Meeting him again after all these years was so exhilarating; but time didn’t allow me to say much to him. He told me to “behave” and behave is what I’ve been doing all these while, in some areas. I wanted to tell him so much that I’m back in school again, not in the field I spent 4 happy years during the undergraduate years, but in another area that has caught my interest. That I’m considering becoming like him, albeit 20 years too late in my lifetime. But I hesitate – he’s UP there and I’m way below, no accomplishments under my belt, except that I contributed to the dismal birth rates in Singapore; even though it wasn’t enough to meet the replacement number.
I would love to ask for his advice, but I would flounder at the first question he is sure to ask – what do you want to do? I know the general direction I want to go towards, but do I have the knowledge, determination and detailed plan (and dozen other things) how I would go about achieving what I want to do? I need to go into my reflective cave again and again to think things through.
Maybe I should pluck up the courage to drop him an email nevertheless ..
11 years ago, I put aside the opportunity to continue my studies to start a new phase of life, with the Man by my side. It was a choice I never regretted. Other commitments soon came rushing my way as a young adult – starting on my first job while getting used to coming back to my new home, to my other half the Man. After a few years, the kids came along and a whole lifetime of learning to be a parent started. But I have never forgotten my unfinished business – furthering my studies.
Then, 1 day last year, the thought crystallised somewhere in my mind. 2014 might be the year I continue my journey as a student, the official way. If not now, then when?
The Man and I discussed at length over my decision; we strategized and planned (or rather, he strategized and planned). There were many adjustments to be made; I am after all of a certain mature age (ahem!), a wife, and most crucially, a full-time working mother of 2 young kids.
In May 2014, I got accepted as a part-time graduate student.

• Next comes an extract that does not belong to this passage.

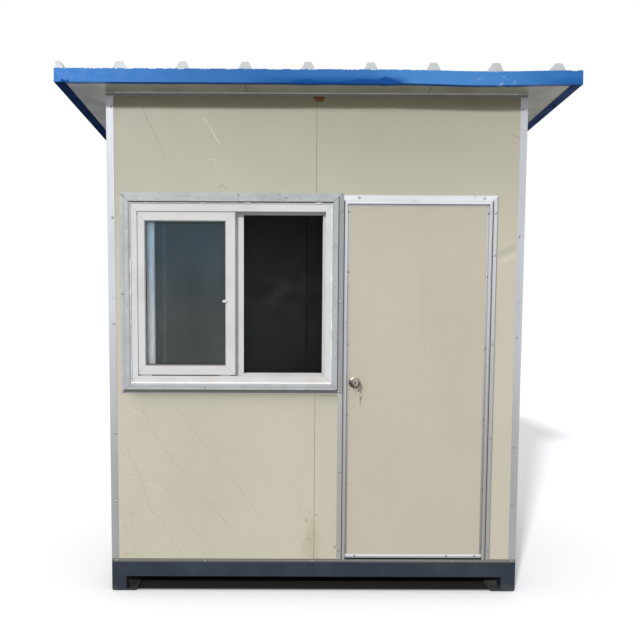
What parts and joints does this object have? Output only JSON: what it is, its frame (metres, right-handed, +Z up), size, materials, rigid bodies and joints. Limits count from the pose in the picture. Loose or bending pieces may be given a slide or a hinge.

On 11 August 2014, I officially hold the dual identify of student and responsible contributor to the workforce in Singapore.
It is now mid-November 2014. In a span of 3 months, I have learnt and am still learning so much.
8 lessons I have learnt:
1. Have Faith
A lump of apprehension grew in my throat as I sat through the Special Seminars. What are the lecturers talking about?! This was only the first day. Of ORIENTATION. Why are my classmates nodding their heads as if they understand? OMG. What have I gotten myself into?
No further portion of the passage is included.